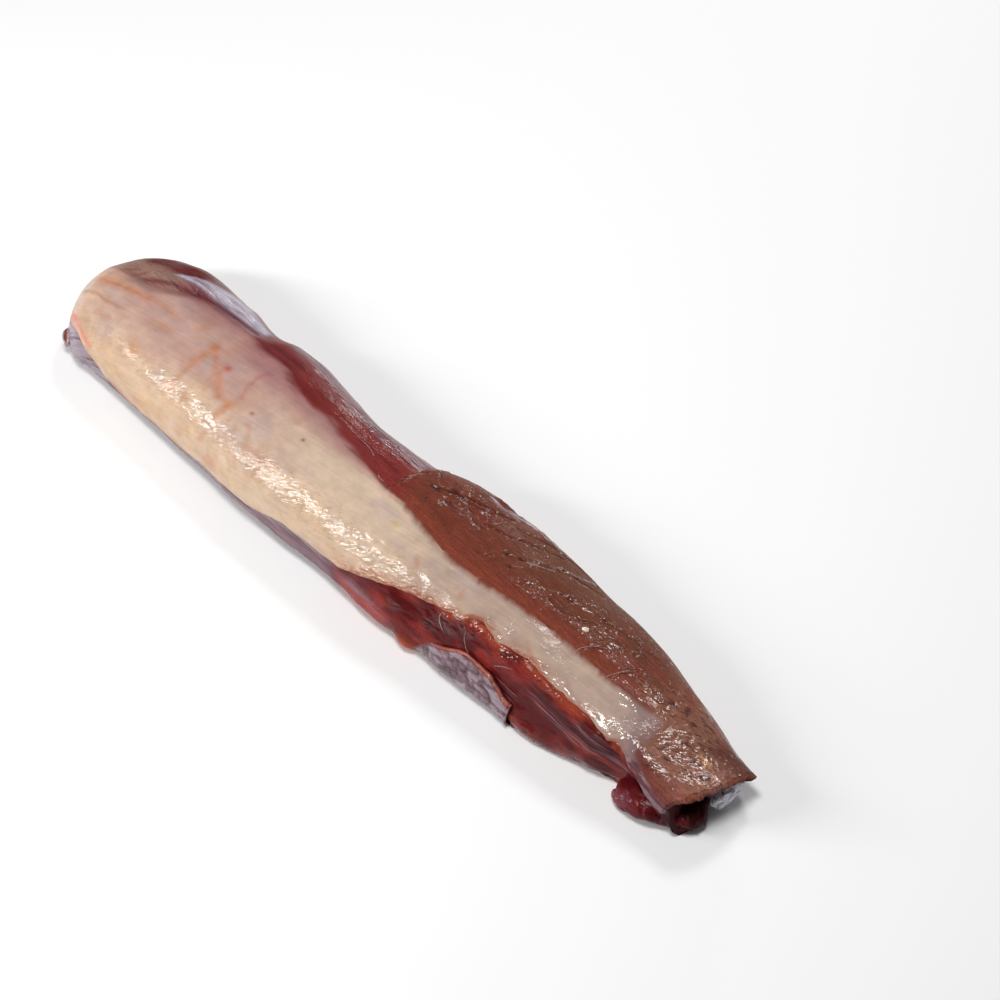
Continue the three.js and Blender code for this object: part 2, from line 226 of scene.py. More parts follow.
PUCKER_TAN = (0.40, 0.25, 0.16)
# The red muscle's and its low sides':
RED = (0.185, 0.026, 0.023)
DARK_RED = (0.085, 0.005, 0.006)
LEFT_RED = (0.25, 0.024, 0.019)
STRAND_BED = (0.17, 0.045, 0.055)
STRAND_GAP = (0.05, 0.010, 0.016)
STRAND_PALE = (0.36, 0.24, 0.27)
PATCH_RED = (0.10, 0.012, 0.02)
GLOW_RED = (0.30, 0.055, 0.024)
EDGE_RED = (0.34, 0.05, 0.045)
BULGE_RED = (0.17, 0.012, 0.008)
RIM_ORANGE = (0.34, 0.065, 0.022)
TIP_ORANGE = (0.52, 0.09, 0.035)
FURROW_DARK = (0.03, 0.003, 0.005)
HOLLOW_DARK = (0.03, 0.006, 0.006)
END_DARK = (0.035, 0.003, 0.004)
SIDE_FILM = (0.24, 0.13, 0.155)
LOW_FILM = (0.19, 0.10, 0.125)
LOW_FILM_PALE = (0.30, 0.24, 0.28)
LOW_FILM_DARK = (0.08, 0.022, 0.032)
WHITE_MEMBRANE = (0.50, 0.45, 0.52)
# The far shoulder's:
TAUPE = (0.25, 0.145, 0.11)
SHOULDER_RED = (0.21, 0.075, 0.07)
SHOULDER_DARK = (0.11, 0.010, 0.010)
SHOULDER_FILM = (0.30, 0.24, 0.30)
SHOULDER_FIBRES = (0.25, 0.08, 0.08)
CREASE_DARK = (0.12, 0.025, 0.032)
FAR_EDGE_RED = (0.20, 0.07, 0.06)
NICK_RED = (0.20, 0.05, 0.035)
# The brown muscle's and its slab's:
BROWN = (0.150, 0.036, 0.021)
BROWN_DARK = (0.105, 0.020, 0.014)
BROWN_RED = (0.205, 0.046, 0.027)
BROWN_MIDDLE = (0.135, 0.046, 0.025)
OLIVE = (0.205, 0.092, 0.063)
NEAR_OLIVE = (0.230, 0.096, 0.062)
NEAR_DARK = (0.135, 0.048, 0.034)
NEAR_RED = (0.19, 0.050, 0.036)
FOLD_BROWN = (0.115, 0.030, 0.024)
BAND_GREY = (0.27, 0.18, 0.205)
BAND_DARK = (0.11, 0.030, 0.036)
LIP_DARK = (0.07, 0.010, 0.012)
LIP_RED = (0.17, 0.045, 0.036)
PUCKER_PALE = (0.28, 0.13, 0.095)
CUT_EDGE = (0.32, 0.085, 0.045)
CUT_EDGE_PINK = (0.36, 0.13, 0.11)
FAT_YELLOW = (0.50, 0.26, 0.13)
SIDE_STREAKS = (0.30, 0.20, 0.21)
GROOVE_DARK = (0.030, 0.005, 0.004)
PIT_DARK = (0.035, 0.006, 0.005)
RIDGE_PALE = (0.42, 0.22, 0.16)
OUTLINE_FILM = (0.52, 0.45, 0.50)
UNDERSIDE_DARK = (0.07, 0.012, 0.012)
# The cut faces':
TORN_DARK = (0.045, 0.004, 0.006)
POCKET_DARK = (0.016, 0.003, 0.004)
POCKET_FILM = (0.16, 0.12, 0.16)
POCKET_FILM_PALE = (0.66, 0.63, 0.75)
SLAB_RIM = (0.34, 0.15, 0.14)
BUNDLE_RIM = (0.30, 0.09, 0.08)
# The flap's:
FLAP_PURPLE = (0.165, 0.085, 0.105)
FLAP_PALE = (0.34, 0.26, 0.31)
FLAP_VEIN = (0.035, 0.012, 0.018)
FLAP_FOOT_RED = (0.20, 0.045, 0.05)
FLAP_RIM = (0.22, 0.055, 0.04)
FLAP_RIM_GLOW = (0.20, 0.05, 0.03)
# The lumps', tags' and threads':
LOBE_RED = (0.066, 0.002, 0.004)
LOBE_BRIGHT = (0.115, 0.008, 0.010)
LOBE_VEIN = (0.26, 0.11, 0.13)
LOBE_LEFT = (0.18, 0.038, 0.05)
ROSY = (0.13, 0.018, 0.026)
ROSY_PALE = (0.26, 0.08, 0.10)
END_RED = (0.11, 0.010, 0.013)
END_FOOT = (0.08, 0.006, 0.008)
END_FLECKS = (0.40, 0.24, 0.27)
TAG_RED = (0.19, 0.050, 0.040)
TAG_FILM = (0.42, 0.36, 0.38)
PALE_FILM = (0.80, 0.77, 0.86)
PALE_FILM_DARK = (0.16, 0.08, 0.11)
GREY_FILM = (0.25, 0.19, 0.225)
GREY_FILM_DARK = (0.12, 0.03, 0.035)
FAT = (0.78, 0.66, 0.52)
THREAD_PALE = (0.55, 0.42, 0.38)

# Streaks on the silverskin, as their colour, strength, width and line.
SKIN_STREAKS = [
    (ORANGE, 0.65, 4.2, [(-211, 2), (-201, 3), (-191, 5.4), (-179, 7)]),
    (ORANGE, 0.4, 6.0, [(-190, 6), (-172, 8), (-156, 9)]),
    (STREAK_BROWN, 0.6, 1.8, [(-215, -6.4), (-204, -6.2), (-194, -7), (-183, -6.5)]),
    (FAR_RIM_PINK, 0.8, 3.0, [(-219, -18), (-208, -24), (-196, -30)]),
    (ORANGE, 0.4, 4.0, [(-129.5, 2), (-129, -6), (-129.5, -12), (-132.4, -24)]),
    (ORANGE, 0.65, 4.6, [(-129.5, 8.3), (-122, 3), (-113, -3.6), (-106, -10)]),
    (ORANGE, 0.4, 5.5, [(-129.5, 8.3), (-129.5, 2), (-130.3, -3.5)]),
    (ORANGE, 0.6, 4.2, [(-98.3, -10), (-99, -16.3), (-100.4, -22.6)]),
    (ORANGE, 0.3, 3.0, [(-106, -10), (-98.3, -10)]),
    (VEIN_RED, 0.55, 2.6, [(-99.7, 15), (-100.4, 9), (-99.7, 3.8), (-96, -3.3)]),
    (ORANGE, 0.3, 3.0, [(-82, -12), (-74, -20), (-62, -26)]),
    (ORANGE, 0.5, 3.0, [(-173, -44), (-150, -46.5), (-112, -47)]),
    (ORANGE, 0.45, 3.5, [(-99.7, -26), (-101, -32)]),
    (ORANGE, 0.35, 2.4, [(30, -6), (34, -11)]),
    (ORANGE, 0.35, 2.0, [(58, -4), (60, -9)]),
    (ORANGE, 0.3, 2.0, [(98, -3), (104, -6)]),
]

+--

§ **Task instructions**
Write out every line of the material again, exactly as it reads.

§ **The result**
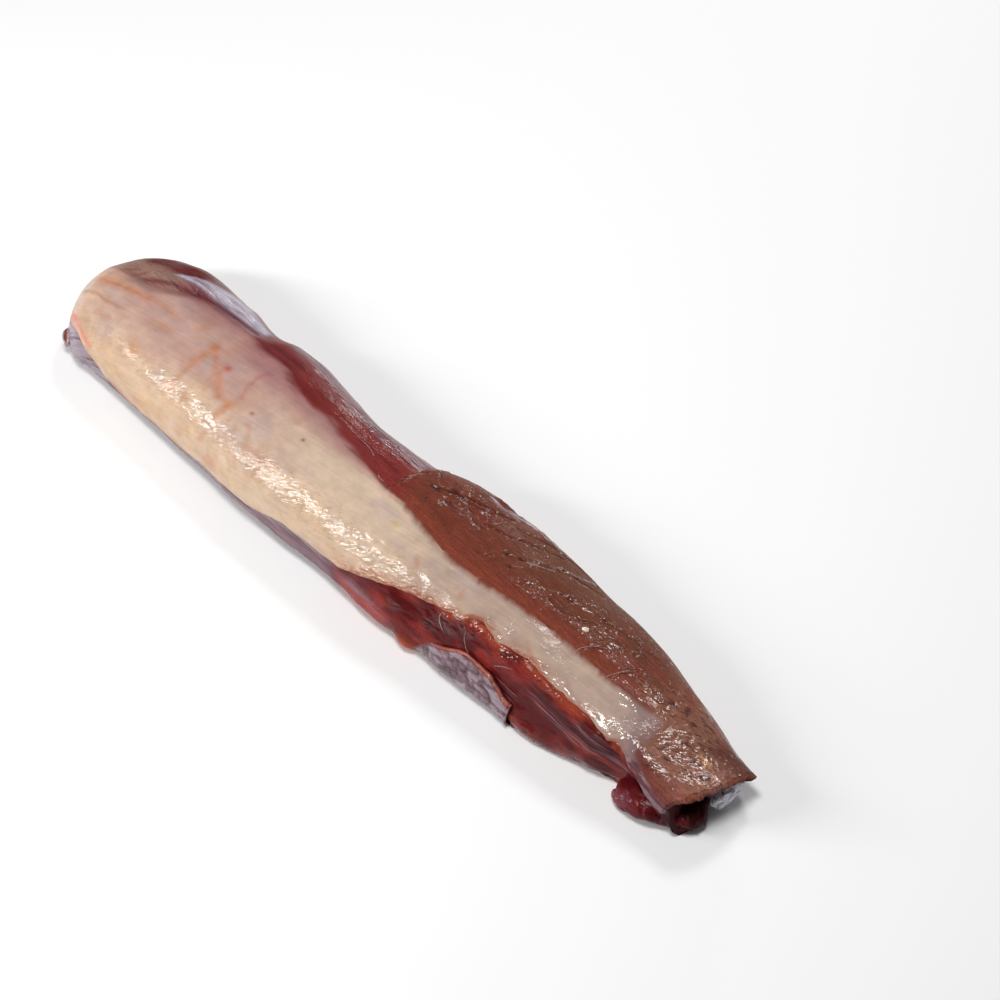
Continue the three.js and Blender code for this object: part 2, from line 226 of scene.py. More parts follow.
PUCKER_TAN = (0.40, 0.25, 0.16)
# The red muscle's and its low sides':
RED = (0.185, 0.026, 0.023)
DARK_RED = (0.085, 0.005, 0.006)
LEFT_RED = (0.25, 0.024, 0.019)
STRAND_BED = (0.17, 0.045, 0.055)
STRAND_GAP = (0.05, 0.010, 0.016)
STRAND_PALE = (0.36, 0.24, 0.27)
PATCH_RED = (0.10, 0.012, 0.02)
GLOW_RED = (0.30, 0.055, 0.024)
EDGE_RED = (0.34, 0.05, 0.045)
BULGE_RED = (0.17, 0.012, 0.008)
RIM_ORANGE = (0.34, 0.065, 0.022)
TIP_ORANGE = (0.52, 0.09, 0.035)
FURROW_DARK = (0.03, 0.003, 0.005)
HOLLOW_DARK = (0.03, 0.006, 0.006)
END_DARK = (0.035, 0.003, 0.004)
SIDE_FILM = (0.24, 0.13, 0.155)
LOW_FILM = (0.19, 0.10, 0.125)
LOW_FILM_PALE = (0.30, 0.24, 0.28)
LOW_FILM_DARK = (0.08, 0.022, 0.032)
WHITE_MEMBRANE = (0.50, 0.45, 0.52)
# The far shoulder's:
TAUPE = (0.25, 0.145, 0.11)
SHOULDER_RED = (0.21, 0.075, 0.07)
SHOULDER_DARK = (0.11, 0.010, 0.010)
SHOULDER_FILM = (0.30, 0.24, 0.30)
SHOULDER_FIBRES = (0.25, 0.08, 0.08)
CREASE_DARK = (0.12, 0.025, 0.032)
FAR_EDGE_RED = (0.20, 0.07, 0.06)
NICK_RED = (0.20, 0.05, 0.035)
# The brown muscle's and its slab's:
BROWN = (0.150, 0.036, 0.021)
BROWN_DARK = (0.105, 0.020, 0.014)
BROWN_RED = (0.205, 0.046, 0.027)
BROWN_MIDDLE = (0.135, 0.046, 0.025)
OLIVE = (0.205, 0.092, 0.063)
NEAR_OLIVE = (0.230, 0.096, 0.062)
NEAR_DARK = (0.135, 0.048, 0.034)
NEAR_RED = (0.19, 0.050, 0.036)
FOLD_BROWN = (0.115, 0.030, 0.024)
BAND_GREY = (0.27, 0.18, 0.205)
BAND_DARK = (0.11, 0.030, 0.036)
LIP_DARK = (0.07, 0.010, 0.012)
LIP_RED = (0.17, 0.045, 0.036)
PUCKER_PALE = (0.28, 0.13, 0.095)
CUT_EDGE = (0.32, 0.085, 0.045)
CUT_EDGE_PINK = (0.36, 0.13, 0.11)
FAT_YELLOW = (0.50, 0.26, 0.13)
SIDE_STREAKS = (0.30, 0.20, 0.21)
GROOVE_DARK = (0.030, 0.005, 0.004)
PIT_DARK = (0.035, 0.006, 0.005)
RIDGE_PALE = (0.42, 0.22, 0.16)
OUTLINE_FILM = (0.52, 0.45, 0.50)
UNDERSIDE_DARK = (0.07, 0.012, 0.012)
# The cut faces':
TORN_DARK = (0.045, 0.004, 0.006)
POCKET_DARK = (0.016, 0.003, 0.004)
POCKET_FILM = (0.16, 0.12, 0.16)
POCKET_FILM_PALE = (0.66, 0.63, 0.75)
SLAB_RIM = (0.34, 0.15, 0.14)
BUNDLE_RIM = (0.30, 0.09, 0.08)
# The flap's:
FLAP_PURPLE = (0.165, 0.085, 0.105)
FLAP_PALE = (0.34, 0.26, 0.31)
FLAP_VEIN = (0.035, 0.012, 0.018)
FLAP_FOOT_RED = (0.20, 0.045, 0.05)
FLAP_RIM = (0.22, 0.055, 0.04)
FLAP_RIM_GLOW = (0.20, 0.05, 0.03)
# The lumps', tags' and threads':
LOBE_RED = (0.066, 0.002, 0.004)
LOBE_BRIGHT = (0.115, 0.008, 0.010)
LOBE_VEIN = (0.26, 0.11, 0.13)
LOBE_LEFT = (0.18, 0.038, 0.05)
ROSY = (0.13, 0.018, 0.026)
ROSY_PALE = (0.26, 0.08, 0.10)
END_RED = (0.11, 0.010, 0.013)
END_FOOT = (0.08, 0.006, 0.008)
END_FLECKS = (0.40, 0.24, 0.27)
TAG_RED = (0.19, 0.050, 0.040)
TAG_FILM = (0.42, 0.36, 0.38)
PALE_FILM = (0.80, 0.77, 0.86)
PALE_FILM_DARK = (0.16, 0.08, 0.11)
GREY_FILM = (0.25, 0.19, 0.225)
GREY_FILM_DARK = (0.12, 0.03, 0.035)
FAT = (0.78, 0.66, 0.52)
THREAD_PALE = (0.55, 0.42, 0.38)

# Streaks on the silverskin, as their colour, strength, width and line.
SKIN_STREAKS = [
    (ORANGE, 0.65, 4.2, [(-211, 2), (-201, 3), (-191, 5.4), (-179, 7)]),
    (ORANGE, 0.4, 6.0, [(-190, 6), (-172, 8), (-156, 9)]),
    (STREAK_BROWN, 0.6, 1.8, [(-215, -6.4), (-204, -6.2), (-194, -7), (-183, -6.5)]),
    (FAR_RIM_PINK, 0.8, 3.0, [(-219, -18), (-208, -24), (-196, -30)]),
    (ORANGE, 0.4, 4.0, [(-129.5, 2), (-129, -6), (-129.5, -12), (-132.4, -24)]),
    (ORANGE, 0.65, 4.6, [(-129.5, 8.3), (-122, 3), (-113, -3.6), (-106, -10)]),
    (ORANGE, 0.4, 5.5, [(-129.5, 8.3), (-129.5, 2), (-130.3, -3.5)]),
    (ORANGE, 0.6, 4.2, [(-98.3, -10), (-99, -16.3), (-100.4, -22.6)]),
    (ORANGE, 0.3, 3.0, [(-106, -10), (-98.3, -10)]),
    (VEIN_RED, 0.55, 2.6, [(-99.7, 15), (-100.4, 9), (-99.7, 3.8), (-96, -3.3)]),
    (ORANGE, 0.3, 3.0, [(-82, -12), (-74, -20), (-62, -26)]),
    (ORANGE, 0.5, 3.0, [(-173, -44), (-150, -46.5), (-112, -47)]),
    (ORANGE, 0.45, 3.5, [(-99.7, -26), (-101, -32)]),
    (ORANGE, 0.35, 2.4, [(30, -6), (34, -11)]),
    (ORANGE, 0.35, 2.0, [(58, -4), (60, -9)]),
    (ORANGE, 0.3, 2.0, [(98, -3), (104, -6)]),
]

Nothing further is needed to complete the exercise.